To mark Viva F1’s Summer Swap Shop, Phil Charnock from Race of Two Worlds has kindly written a piece about the now defunct motor racing circuit at Aintree – a place more famous for actual horses, rather than motorised ones.
2011 marked the year that the “Home of British Motor Racing” finally stepped into the 21st century with the opening of the impressive and imposing Silverstone Wing.
Britain has the Grand Prix venue it deserves at last, one that even Bernie will find it hard to pick holes in.
England may have boasted the world’s original permanent racing facility and Silverstone itself was the scene of the very first round of the Formula One World Championship but we have long been outshone by Asia and the US when it comes to the complete picture of what a racetrack can be.

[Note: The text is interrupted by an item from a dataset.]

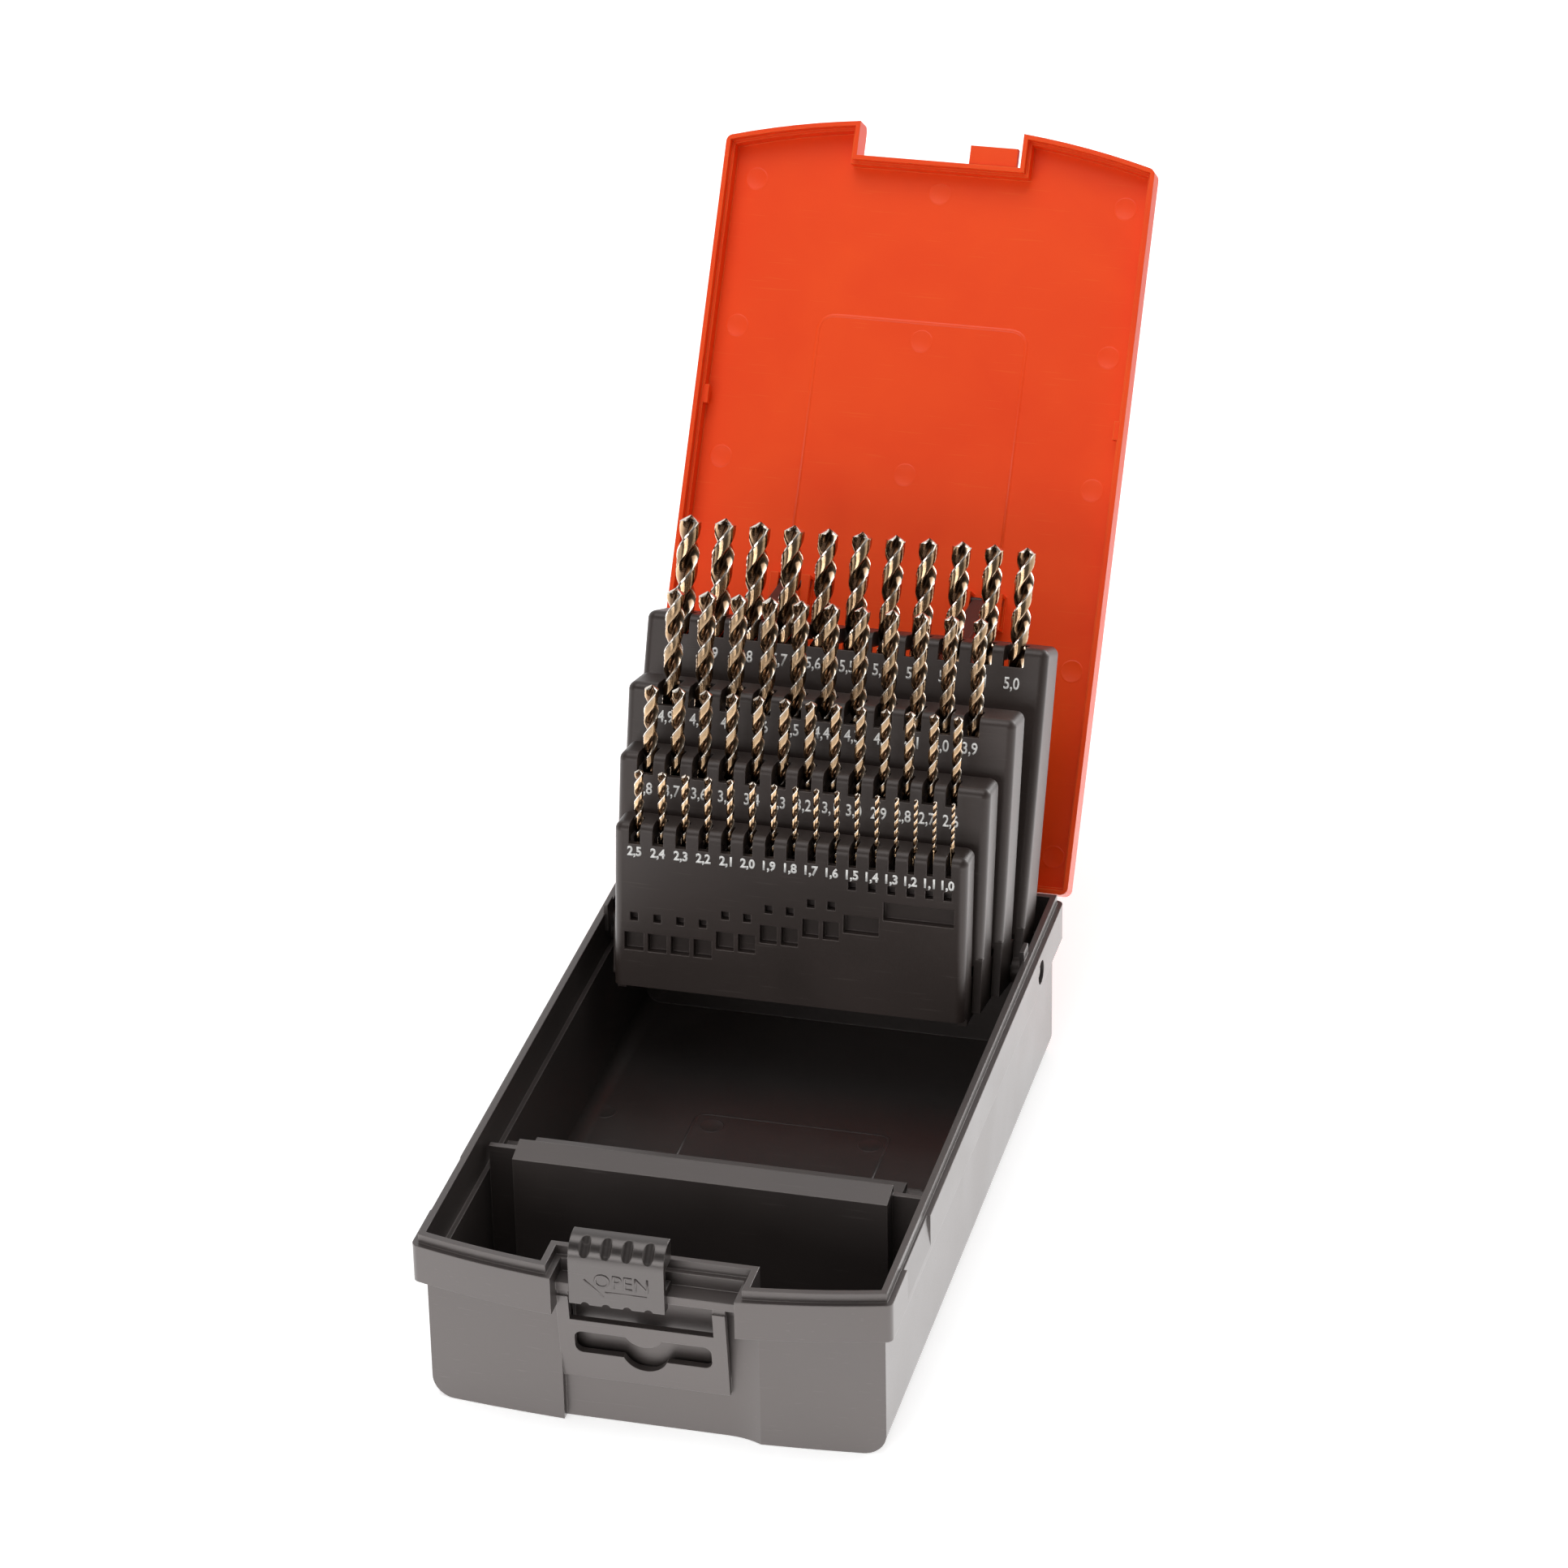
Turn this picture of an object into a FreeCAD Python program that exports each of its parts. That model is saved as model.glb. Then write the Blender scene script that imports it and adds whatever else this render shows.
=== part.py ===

Back when Silverstone kicked off Formula One, the track was hardly the most attractive patch of green and grey that the racers or the viewing public had been treated to; Monte Carlo or Monza it was not.
This deserted airfield lacked the fortuitous topography of Brands Hatch, the stately magnificence of Goodwood or the tree-lined avenues of Oulton Park.
Silverstone has unquestionably grown into something rather more special since, although at the time it was quite an unlikely place for the world’s most glamorous and sophisticated sport to start its post-war reinvention.
With Brooklands ruined and Donington dormant there was an opening for the role of Britain’s premier circuit. By the 1950s Aintree racecourse was already very well versed in how to stage a major sporting event; punters in their tens of thousands had been entertained here for over a century, a more suitable place for a race was hard to find.
With Liverpool beginning its decline from its position of the world’s number one merchant city many who visited Aintree would stay in nearby sunny Southport instead, mixing the race with a holiday in the tranquil Victorian seaside retreat, Stirling Moss included.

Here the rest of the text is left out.